## YOUR INSTRUCTIONS
Reproduce the top of the data verbatim, through and including the line that contains "APEX = Vector((-2.8, 12.9, 22.0))".

(CAD and scene scripts)
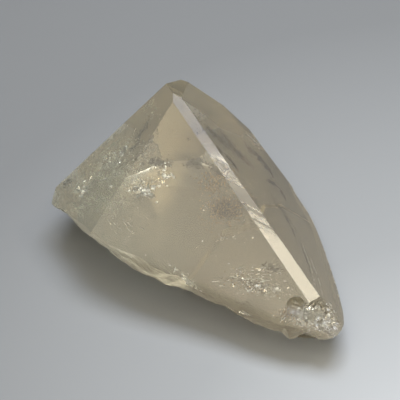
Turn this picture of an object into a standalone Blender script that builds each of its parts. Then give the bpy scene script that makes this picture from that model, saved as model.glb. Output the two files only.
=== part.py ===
"""Rough topaz crystal: one broken-off end of a clear crystal, lying on its cleavage.

Natural flat faces meet at the apex and fall away to the left, front and right, with a
long narrow bevel along the ridge. Everything below them is broken: an undercut rim,
shell-shaped scars, and the flat cleavage that the stone rests on.

Sizes are in millimetres and angles in degrees. +X is right, +Y is back, +Z is up, and
the origin is under the middle of the stone, at the level that it rests on.
"""

import math

import bmesh
import bpy
from mathutils import Matrix, Vector, noise

MM = 0.001
UPRIGHT = 90.0

# The top of the ridge, where the front and left faces meet above the bevel.
APEX = Vector((-2.8, 12.9, 22.0))

# Natural faces: the bearing of the outward normal from +X, its lean from straight up,
# and how far the face lies outside the apex.
FACES = {
    "front": (-106.0, 35.0, 0.0),
    "left": (-158.5, 36.5, 0.0),
    "ridge_bevel": (-41.2, 23.5, -0.39),
    "right": (12.1, 44.9, 0.22),
    "apex_facet": (32.0, 29.7, -0.05),
    "back_left": (130.0, 72.5, 2.95),
}

# Upright natural faces at the back: the bearing of each, and how far it lies outside the
# apex.
PRISM_FACES = {
    "prism_back": (91.0, 5.45),
    "prism_corner": (67.0, 7.92),
    "prism_right": (41.2, 10.91),
}

# The broken outline seen from above, anticlockwise from the left corner. Each point has
# its place and how far the resting face lies inside it.
OUTLINE = (
    (-21.6, 5.0, 7.0),
    (-20.2, 3.6, 7.0),
    (-18.6, 1.5, 7.5),
    (-17.3, -0.5, 8.0),
    (-15.7, -2.6, 8.0),
    (-13.0, -4.6, 7.5),
    (-10.2, -6.7, 7.0),
    (-8.0, -8.1, 6.5),
    (-6.2, -8.8, 6.5),
    (-4.3, -9.9, 6.5),
    (-2.1, -10.5, 6.0),
    (0.0, -11.4, 6.0),
    (2.2, -12.5, 6.0),
    (4.3, -13.3, 6.5),
    (6.5, -14.6, 7.0),
    (8.2, -15.6, 7.0),
    (10.1, -16.7, 7.0),
    (11.9, -17.7, 6.5),
    (13.3, -18.2, 6.0),
    (14.6, -17.9, 6.5),
    (16.2, -17.6, 6.5),
    (17.8, -18.5, 6.0),
    (19.2, -18.5, 5.5),
    (20.1, -18.3, 5.0),
    (21.2, -16.6, 3.5),
    (21.5, -14.3, 3.0),
    (21.3, -11.3, 3.0),
    (20.4, -6.0, 3.0),
    (18.9, 0.5, 2.5),
    (17.4, 5.0, 2.0),
    (15.2, 8.3, 1.6),
    (14.0, 12.6, 0.6),
    (12.4, 15.9, 0.5),
    (10.4, 17.8, 0.3),
    (7.8, 19.2, 0.3),
    (5.2, 19.9, 0.3),
    (1.6, 19.9, 0.3),
    (-1.0, 19.7, 0.3),
    (-4.5, 19.9, 0.3),
    (-8.4, 19.0, 0.5),
    (-11.5, 16.3, 1.5),
    (-15.0, 13.6, 2.5),
    (-18.0, 11.2, 4.0),
    (-20.4, 8.6, 5.5),
)

# The drum that the stone starts as: its columns, its rows below and above the rim, how
# far it leans out above the rim, and how tall it is before the natural faces are cut.
COLUMNS = 132
ROWS_BELOW = 10
ROWS_ABOVE = 2
LEAN_OUT = 1.2
BLANK_TOP = 30.0
CURVE_STEPS = 12  # steps between two outline points, where the outline is smoothed

# Relief of the broken sides: depth and size of the hollows, and depth, height and size
# of the ledges. The undercut bellies out a little, the relief dies away at the rim, and
# its level is chosen so that it lies inside the plain wall.
HOLLOW_DEPTH = 0.9
HOLLOW_SIZE = 7.0
HOLLOW_OFFSET = Vector((3.1, 7.7, 1.3))
RELIEF_LEVEL = 0.5
LEDGE_DEPTH = 0.45
LEDGE_STEP = 1.6
LEDGE_SIZE = 4.0
LEDGE_SWAY = 2.5
UNDERCUT_BELLY = 0.85
RELIEF_FADE = 0.6

# Shell-shaped scars: centre of the ball that each was struck out by, its radius, the
# point of the blow, and the height and spacing of the ripples round that point.
SCARS = {
    "ridge_end": ((19.8, -16.9, 10.6), 5.45, (17.0, -13.4, 7.8), 0.1, 0.9),
    "front_pit": ((14.2, -14.9, 8.3), 1.9, (14.6, -13.5, 7.6), 0.03, 0.5),
    "front_spall": ((-3.0, -18.4, 14.4), 10.6, (-4.5, -9.8, 6.4), 0.08, 0.9),
    "left_corner": ((-30.5, 9.0, 15.2), 11.9, (-21.6, 6.0, 7.4), 0.16, 1.4),
    "back_foot": ((5.5, 23.9, -1.5), 7.0, (5.5, 17.5, 2.4), 0.1, 1.1),
    "back_lower": ((-14.0, 28.5, 0.0), 14.2, (-11.0, 17.0, 5.0), 0.2, 1.7),
    "right_foot": ((31.0, 3.0, -6.5), 14.6, (19.0, 1.0, 3.0), 0.18, 1.6),
    "front_undercut": ((5.0, -25.0, -9.0), 17.2, (6.0, -14.0, 4.5), 0.2, 1.8),
}
SCAR_FINENESS = 4
SCAR_SWAY = 0.025  # how far a scar's skin wanders, as a share of its radius
SCAR_SWAY_SIZE = 2.0
RIPPLES_LEFT = 0.35  # share of a ripple's height that is left far from the blow
RIPPLE_REACH = 4  # spacings over which the ripples die away

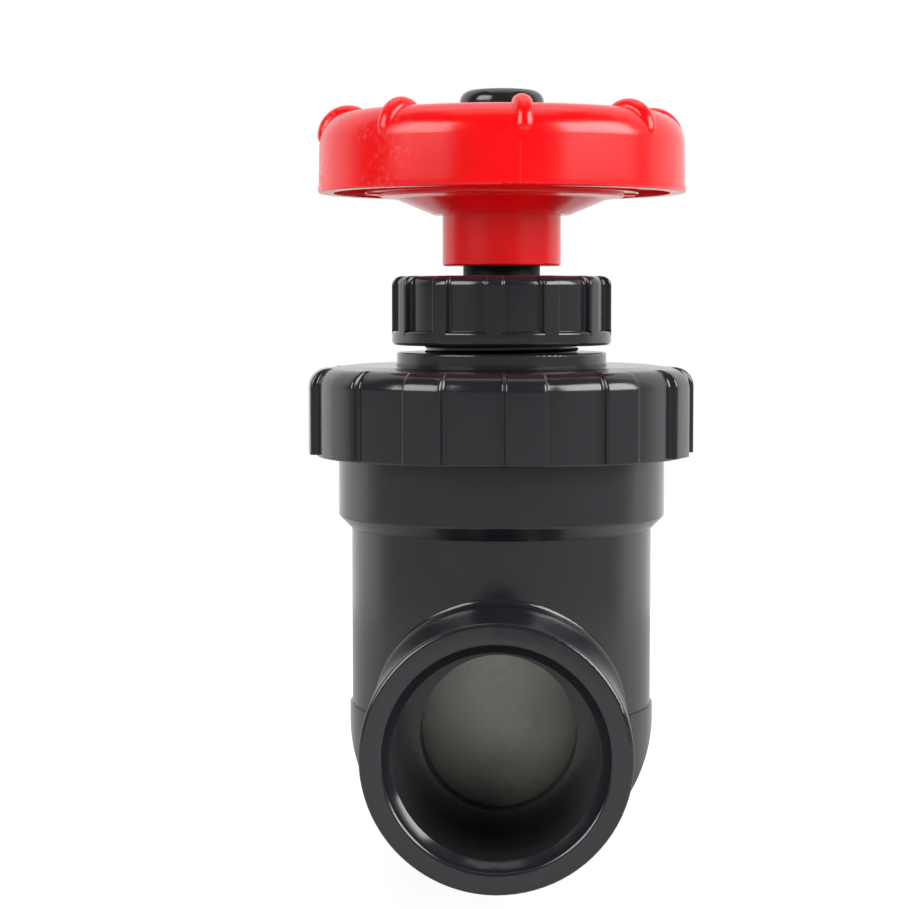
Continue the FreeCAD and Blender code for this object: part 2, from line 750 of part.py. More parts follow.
def wheel_screw():
    """The pan-head screw that holds the wheel down on the stem."""
    seat = HUB_TOP + WHEEL_WASHER_T
    top = seat + SCREW_HEAD_H
    screw = turned([
        (0, HUB_TOP - SCREW_LENGTH),
        (SCREW_R, HUB_TOP - SCREW_LENGTH, SCREW_TIP_R),
        (SCREW_R, seat),
        (SCREW_HEAD_R, seat),
        (SCREW_HEAD_R, top, SCREW_HEAD_EDGE_R),
        (0, top),
    ])
    slot = block(SCREW_HEAD_R, DRIVER_SLOT_W / 2, top - DRIVER_SLOT_DEPTH, top)
    return one_solid(screw.cut(slot))


def wheel_cap():
    """The round cap that covers the wheel screw, seated in the hub's ring groove."""
    low = HUB_TOP - CAP_SEAT
    top = HUB_TOP + CAP_H
    inner = CAP_R - CAP_WALL
    return turned([
        (inner, low),
        (CAP_R, low),
        (CAP_R, top, CAP_SHOULDER_R),
        (0, top),
        (0, top - CAP_WALL),
        (inner, top - CAP_WALL, CAP_SHOULDER_R - CAP_WALL),
    ])


def all_pieces():
    """Every node's name with its solid."""
    front_seal = gate_seal()
    pieces = {
        "valve_body": valve_body(),
        "gate_plug": gate_plug(),
        "gate_seal_front": front_seal,
        "gate_seal_rear": mirrored_y(front_seal),
        "gate_nut": gate_nut(),
        "gate_nut_circlip": gate_nut_circlip(),
        "stem": stem(),
        "thrust_washer_lower": thrust_washer(LOWER_WASHER_Z),
        "thrust_washer_upper": thrust_washer(UPPER_WASHER_Z),
        "stem_retainer_ring": stem_retainer_ring(),
        "bonnet": bonnet(),
        "bonnet_o_ring": bonnet_o_ring(),
        "bonnet_nut": bonnet_nut(),
        "gland_follower": gland_follower(),
        "gland_nut": gland_nut(),
        "handwheel": handwheel(),
        "wheel_washer": wheel_washer(),
        "wheel_screw": wheel_screw(),
        "wheel_cap": wheel_cap(),
    }
    for index in range(PACKING_COUNT):
        pieces["packing_ring_%d" % (index + 1)] = packing_ring(index)
    return pieces


def main():
    """Write one STEP file for each piece, with the valve's lowest point at z = 0."""
    os.makedirs("parts", exist_ok=True)
    for name, shape in all_pieces().items():
        if not shape.isValid():
            raise ValueError("%s is not a valid solid" % name)
        lifted = shape.copy()
        lifted.translate(V(0, 0, BOWL_R))
        lifted.exportStep("parts/%s.step" % name)
        print("%s: volume %.1f mm3" % (name, lifted.Volume))


main()
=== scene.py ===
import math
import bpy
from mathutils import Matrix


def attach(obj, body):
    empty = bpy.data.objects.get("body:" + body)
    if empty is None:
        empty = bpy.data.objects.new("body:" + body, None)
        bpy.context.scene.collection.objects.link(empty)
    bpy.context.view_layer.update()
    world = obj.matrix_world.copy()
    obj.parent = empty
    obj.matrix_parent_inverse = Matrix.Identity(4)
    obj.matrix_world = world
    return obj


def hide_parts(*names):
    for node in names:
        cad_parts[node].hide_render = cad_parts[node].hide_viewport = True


bl_info = {
    "name": "Plastic gate valve",
    "version": (1, 0, 0),
    "blender": (4, 5, 0),
    "location": "View3D > Sidebar > Gate valve",
    "description": "Dresses the packed gate valve and sets up its studio",
    "category": "Object",
}

import bmesh
import bpy
from bpy.props import FloatProperty, FloatVectorProperty, IntProperty, PointerProperty
from mathutils import Vector

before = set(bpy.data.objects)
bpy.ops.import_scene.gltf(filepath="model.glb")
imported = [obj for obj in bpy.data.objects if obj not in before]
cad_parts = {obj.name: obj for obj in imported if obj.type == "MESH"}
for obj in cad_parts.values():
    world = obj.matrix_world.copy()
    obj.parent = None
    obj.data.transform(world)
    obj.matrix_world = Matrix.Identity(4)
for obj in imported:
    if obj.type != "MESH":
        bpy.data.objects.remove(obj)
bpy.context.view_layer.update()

MM = 0.001


# Properties

def length(name, description, millimetres):
    """A length that the panel shows in scene units."""
    return FloatProperty(
        name=name,
        description=description,
        default=millimetres * MM,
        precision=5,
        unit="LENGTH",
    )


def share(name, description, value):
    """A number between 0 and 1."""
    return FloatProperty(
        name=name,
        description=description,
        default=value,
        min=0.0,
        max=1.0,
        subtype="FACTOR",
    )


def colour(name, description, value):
    """A colour with linear red, green and blue."""
    return FloatVectorProperty(
        name=name,
        description=description,
        default=value,
        size=3,
        min=0.0,
        max=1.0,
        subtype="COLOR",
    )


def angle(name, description, degrees):
    """An angle that the panel shows in degrees."""
    return FloatProperty(
        name=name,
        description=description,
        default=math.radians(degrees),
        subtype="ANGLE",
    )


def amount(name, description, value, least=0.0):
    """A number without an upper end."""
    return FloatProperty(name=name, description=description, default=value, min=least)


def count(name, description, value, least):
    """A whole number."""
    return IntProperty(name=name, description=description, default=value, min=least)


class FinishSettings(bpy.types.PropertyGroup):
    """Colours and gloss of the valve's finishes."""

    grey: colour("Grey", "Dark grey of the moulded body and nuts", (0.013, 0.0145, 0.017))
    grey_roughness: share("Grey roughness", "Roughness of the grey mouldings", 0.17)
    red: colour("Red", "Red of the handwheel", (0.86, 0.002, 0.004))
    red_roughness: share("Red roughness", "Roughness of the handwheel", 0.20)
    gate: colour("Gate", "Beige grey of the gate", (0.72, 0.70, 0.63))
    stem: colour("Stem", "Near black of the stem", (0.005, 0.005, 0.006))
    # The rubber black also paints the neck thread, as painted shade in the gap under the packing
    # nut
    rubber: colour("Rubber", "Black of the seals, also the painted shade of the neck thread", (0.006, 0.006, 0.006))
    packing: colour("Packing", "Grey of the stem packing", (0.09, 0.085, 0.075))
    washer: colour("Washer", "Natural white of the plastic washers", (0.62, 0.60, 0.55))
    brass: colour("Brass", "Brass of the stem nut", (0.60, 0.40, 0.13))
    steel: colour("Steel", "Steel of the screw and the spring rings", (0.52, 0.52, 0.53))


class BodySettings(bpy.types.PropertyGroup):
    """Sizes of the socket mouths."""

    bore_height: length("Bore height", "Height of the bore's axis above the floor", 25.8)
    mouth: length("Mouth", "Distance of the socket mouths from the stem", 46.3)
    chamfer: length("Chamfer", "Radius of the chamfer's outer edge as packed", 18.2)
    lip: length("Lip", "Radius of the mouth's outer edge as moulded", 17.6)
    lip_edge: length("Lip edge", "Rounding of the mouth's outer edge", 0.45)


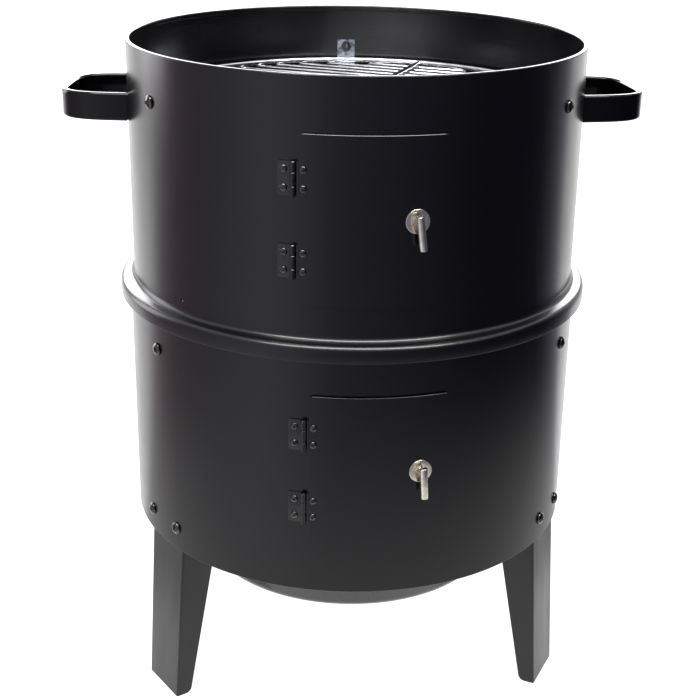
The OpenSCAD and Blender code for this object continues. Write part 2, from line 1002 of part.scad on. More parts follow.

## EXERCISE SOLUTION
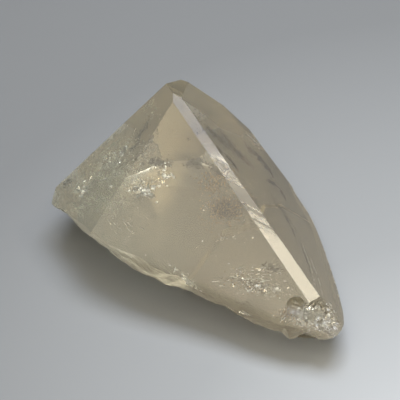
Turn this picture of an object into a standalone Blender script that builds each of its parts. Then give the bpy scene script that makes this picture from that model, saved as model.glb. Output the two files only.
=== part.py ===
"""Rough topaz crystal: one broken-off end of a clear crystal, lying on its cleavage.

Natural flat faces meet at the apex and fall away to the left, front and right, with a
long narrow bevel along the ridge. Everything below them is broken: an undercut rim,
shell-shaped scars, and the flat cleavage that the stone rests on.

Sizes are in millimetres and angles in degrees. +X is right, +Y is back, +Z is up, and
the origin is under the middle of the stone, at the level that it rests on.
"""

import math

import bmesh
import bpy
from mathutils import Matrix, Vector, noise

MM = 0.001
UPRIGHT = 90.0

# The top of the ridge, where the front and left faces meet above the bevel.
APEX = Vector((-2.8, 12.9, 22.0))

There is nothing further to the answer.